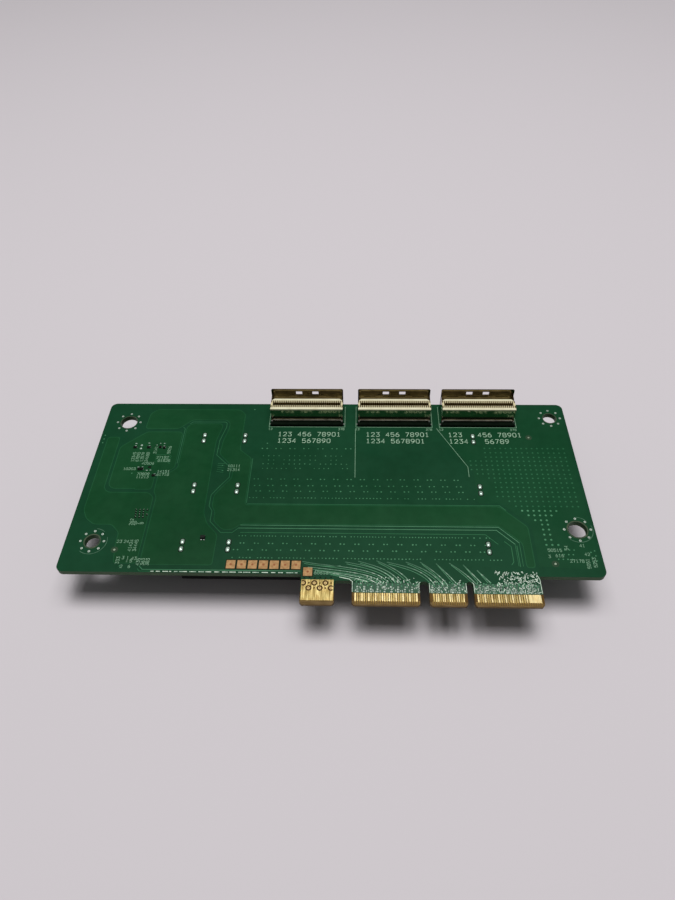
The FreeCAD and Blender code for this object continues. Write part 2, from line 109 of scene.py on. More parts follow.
class Recipe:
    """Builds one procedural material, node by node."""

    def __init__(self, name, roughness=0.5, metallic=0.0, gloss=0.5):
        self.material = bpy.data.materials.new(name)
        self.material.use_nodes = True
        self.tree = self.material.node_tree
        self.inputs = self.tree.nodes["Principled BSDF"].inputs
        self.feed(self.inputs["Roughness"], roughness)
        self.feed(self.inputs["Metallic"], metallic)
        self.feed(self.inputs["Specular IOR Level"], gloss)
        self.coords = self.add("ShaderNodeTexCoord", "Object")

    def feed(self, socket, value):
        """Gives a socket another node's output, a screen colour or a number."""
        if isinstance(value, bpy.types.NodeSocket):
            self.tree.links.new(value, socket)
        else:
            socket.default_value = srgb(*value) if isinstance(value, tuple) else value

    def add(self, kind, output, sources=None, **settings):
        """Adds a node, feeds its inputs from sources, and returns one of its outputs."""
        node = self.tree.nodes.new(kind)
        for key, value in settings.items():
            setattr(node, key, value)
        for key, value in (sources or {}).items():
            self.feed(node.inputs[key], value)
        return node.outputs[output]

    def stretched(self, *scale):
        """The object's coordinates, scaled along each axis."""
        sources = {"Vector": self.coords, "Scale": Vector(scale)}
        return self.add("ShaderNodeMapping", "Vector", sources)

    def axis(self, name, vector=None):
        return self.add("ShaderNodeSeparateXYZ", name, {"Vector": vector or self.coords})

    def noise(self, size_mm, detail=3.0, vector=None):
        sources = {"Vector": vector or self.coords, "Scale": 1 / (size_mm * MM), "Detail": detail}
        return self.add("ShaderNodeTexNoise", "Fac", sources)

    def ramp(self, value, *stops):
        """Maps a value through colours, each given as (position, colour)."""
        node = self.tree.nodes.new("ShaderNodeValToRGB")
        elements = node.color_ramp.elements
        for element, (position, color) in zip(elements, (stops[0], stops[-1])):
            element.position, element.color = position, srgb(*color)
        for position, color in stops[1:-1]:
            elements.new(position).color = srgb(*color)
        self.feed(node.inputs["Fac"], value)
        return node.outputs["Color"]

    def shades(self, value, dark, light):
        """Two colours over the middle of a noise's range."""
        return self.ramp(value, (0.3, dark), (0.7, light))

    def mix(self, factor, first, second, blend="MIX"):
        sources = {"Factor": factor, "A": first, "B": second}
        return self.add("ShaderNodeMix", "Result", sources, data_type="RGBA", blend_type=blend)

    def math(self, operation, *values):
        return self.add("ShaderNodeMath", "Value", dict(enumerate(values)), operation=operation)

    def spread(self, value, low, high):
        """The middle of a noise's range, spread between two numbers."""
        sources = {"Value": value, "From Min": 0.3, "From Max": 0.7, "To Min": low, "To Max": high}
        return self.add("ShaderNodeMapRange", "Result", sources)

    def bump(self, height, depth_mm, strength=0.6):
        sources = {"Height": height, "Distance": depth_mm * MM, "Strength": strength}
        self.feed(self.inputs["Normal"], self.add("ShaderNodeBump", "Normal", sources))

    def color(self, value):
        self.feed(self.inputs["Base Color"], value)

    def roughness(self, value):
        self.feed(self.inputs["Roughness"], value)


def mottled(name, dark, light, size_mm, rough, metallic=0.0, grain_mm=0.15, depth_mm=0.01,
            gloss=0.5):
    """A colour that drifts between two shades, and a fine grain in the surface."""
    recipe = Recipe(name, metallic=metallic, gloss=gloss)
    recipe.color(recipe.shades(recipe.noise(size_mm), dark, light))
    recipe.roughness(recipe.spread(recipe.noise(size_mm / 3), *rough))
    recipe.bump(recipe.noise(grain_mm, detail=2.0), depth_mm)
    return recipe.material


def solder_mask(name, deep, pale, sheen=0.4):
    """Green lacquer over glass cloth: soft gloss, slow colour drift, the weave just felt."""
    recipe = Recipe(name, gloss=0.07)
    slow = recipe.math("MULTIPLY", recipe.noise(34.0, detail=4.0), 0.7)
    fine = recipe.math("MULTIPLY", recipe.noise(2.4), 0.3)
    green = recipe.ramp(recipe.math("ADD", slow, fine), (0.36, deep), (0.64, pale))
    threads = [recipe.math("SINE", recipe.math("MULTIPLY", recipe.axis(axis), weave_turns))
               for axis in "XY"]
    weave = recipe.math("MULTIPLY", recipe.math("MULTIPLY", *threads), 0.12)
    recipe.roughness(recipe.spread(recipe.noise(9.0), sheen - 0.05, sheen + 0.08))
    recipe.bump(recipe.math("ADD", weave, recipe.noise(0.35)), 0.008, 0.5)
    return recipe, green


def board_material():
    """Mask on the two faces, bare glass fibre on the sides and all round the gold tip."""
    recipe, green = solder_mask("board_mask", (9, 55, 31), (16, 64, 39))
    fibre = recipe.noise(0.9, detail=4.0, vector=recipe.stretched(0.4, 0.4, 6.0))
    side = recipe.shades(fibre, (58, 82, 58), (82, 102, 76))
    tip = recipe.shades(fibre, (96, 76, 44), (128, 106, 72))
    gaps = recipe.shades(fibre, (74, 52, 14), (98, 72, 26))
    normal = recipe.add("ShaderNodeNewGeometry", "Normal")
    upright = recipe.math("ABSOLUTE", recipe.axis("Z", normal))
    flat = recipe.math("GREATER_THAN", upright, 0.97)
    mask_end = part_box("edge_contacts_top")[1].y + 0.15 * MM
    behind = recipe.math("GREATER_THAN", recipe.axis("Y"), mask_end)
    substrate = recipe.mix(behind, recipe.mix(flat, tip, gaps), side)
    recipe.color(recipe.mix(recipe.math("MULTIPLY", flat, behind), substrate, green))
    return recipe.material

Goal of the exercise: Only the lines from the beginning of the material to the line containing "procedural material, node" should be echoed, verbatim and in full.

Written response:
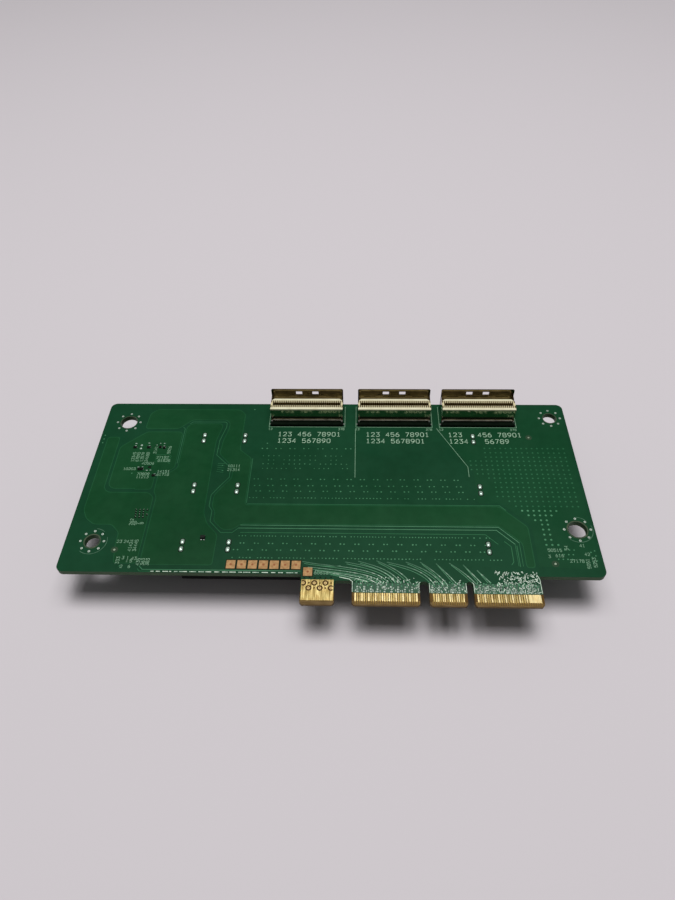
The FreeCAD and Blender code for this object continues. Write part 2, from line 109 of scene.py on. More parts follow.
class Recipe:
    """Builds one procedural material, node by node."""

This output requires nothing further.